Surflight Theatre’s ‘The Wedding Singer’ Comedy Full of Chuckles

But Making Jest of Jersey Is Getting Old
Jul 24, 2018
Photo by: Jack Reynolds

I thought I knew what I was getting into when I attended a performance of Surflight Theatre’s current main stage production, “The Wedding Singer.” I had never seen the 1998 movie of the same name, starring Adam Sandler and Drew Barrymore. But I remember Sandler from his days, uh, nights on “Saturday Night Live” and I had seen his 1996 film “Happy Gilmore” and will admit I liked it. Knowing Sandler’s early brand I figured “The Wedding Singer” musical would be goofy, filled with sight gags and stuffed with empty but harmless comedic calories.

Sure enough, it was goofy. Its book, by Chad Beguelin and Tim Herlihy, could have been written on napkins, more of a collection of skits than a coherent product, which makes sense considering Herlihy was the head writer of “SNL” in the second half of the 1990s. The show’s storyline can be basically reduced to one line – lovable loser Robbie Hart (Owen Beans), a wedding singer who dreams of being a rock star, meets sweet and innocent waitress Julia Sullivan (Christa Steiner), falls in love, and spends the rest of the show trying to win her heart and steal her from her fiancé, Glen Guglia (Andrew Foote) after his own fiancée, Linda (Adrianne Hick), doesn’t show up at the altar.

But it is the diversions from the story arch that reveal the patched-together aspect of the book, with one scene particularly telling – Robbie, in a funk after being dumped by Linda, can’t face singing at other people’s weddings and restricts himself to singing at bar mitzvahs, featuring a song, “Today, You Are a Man,” that is a direct descendant of “The Chanukah Song,” which Sandler sang on “SNL.”

Adding to the show’s skittishness is the fact its characters aren’t as much characters as caricatures. Glen is a greed-loving Gordon Gekko on steroids, or, actually, cocaine. Linda is a witch, or at least something that rhymes with witch. Julia’s cousin and best friend Holly (Lexi Baldachino) has trouble finding a husband because, after all, why buy a cow when the milk is free? Robbie’s grandmother Rosie (Gerri Weagraff), whom Robbie still lives with in Ridgefield, is a sassy senior citizen like so many on “SNL.” One of Robbie’s bandmates, Sammy (John Guaragna), is as much of a loser as Robbie – he’ll end up sleeping on a couch somewhere – while the other, George (Ryan Mulvaney), is flamboyantly gay ala a 1980s icon, Boy George. The parts were played well, especially by Steiner, Mulvaney, Foote and Hick, but, come on, not much character analysis was required.

Still, skits and caricatures can be funny; it is no accident that “SNL” has survived for decades.

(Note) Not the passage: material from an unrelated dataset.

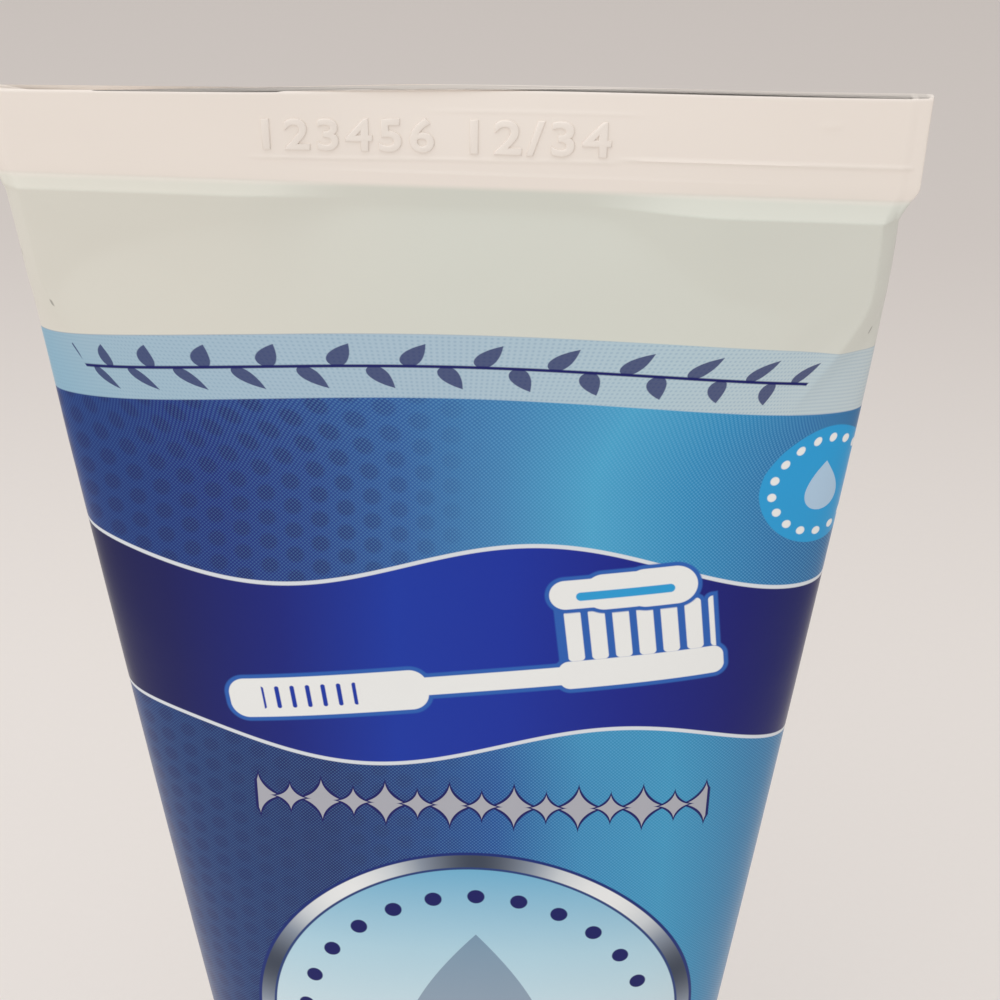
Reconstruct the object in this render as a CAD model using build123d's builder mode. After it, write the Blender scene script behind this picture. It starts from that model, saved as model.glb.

The plentiful sight gags, all related to the 1980s, in which the show is set, added to the fun. Primitive cell phones were especially lambasted. And the show’s penultimate scene features a number of Vegas impersonators of 1980s idols including, appropriately enough, Billy Idol, as well as Mr. T, Ronald and Nancy Reagan, Tina Turner, Cyndi Lauper and Imelda Marcos. “The Wedding Singer” may not leave you with tears in your eyes from laughing, but it is a chuckle fest.

No doubt about it, “The Wedding Singer” has plenty of empty comedic calories. Take one punch line: If Julia Sullivan marries Glen Guglia she’ll become Julia Guglia. Beguelin and Herlihy liked it so much they repeated it later in the show.

Add energetic dance numbers designed by director/choreographer Paula Hammons Sloan, a master of energetic dance numbers, and Surflight’s “The Wedding Singer” had this reviewer, not normally a lover of lowbrow comedy, tossing in his hat and joining in the applause by the end of the show.

But it took at least half the show to win me over. That’s because although the comedic calories gave me a sugar high, I didn’t find them to be harmless.

Remember when dumb characters tended to come from the South? Well, poking fun at Southerners is no longer politically correct – you can’t joke about them unless you’re one of them, such as Jeff Foxworthy. But New Jersey is apparently fair game for anybody.

“The Wedding Singer” movie helped set that tone, coming out a year before “The Sopranos” and a full 11 years before “Jersey Shore.” I didn’t know its humor was based in a large part on putting New Jersey down, with its residents being portrayed as hopeless bridge and tunnel people with North Jersey accents (a situation made worse by the fact that many of the actors struggled with said accents, making them more grating than the real thing). That might have worked in 1998 when the movie came out, or even in 2006, when the musical opened on Broadway. But now it’s getting old in more ways than one. Could most theatergoers younger than 35 know of Imelda Marcos and her love of shoes, or recognize Billy Idol?

Maybe it’s time for “The Wedding Singer” to retire to Florida.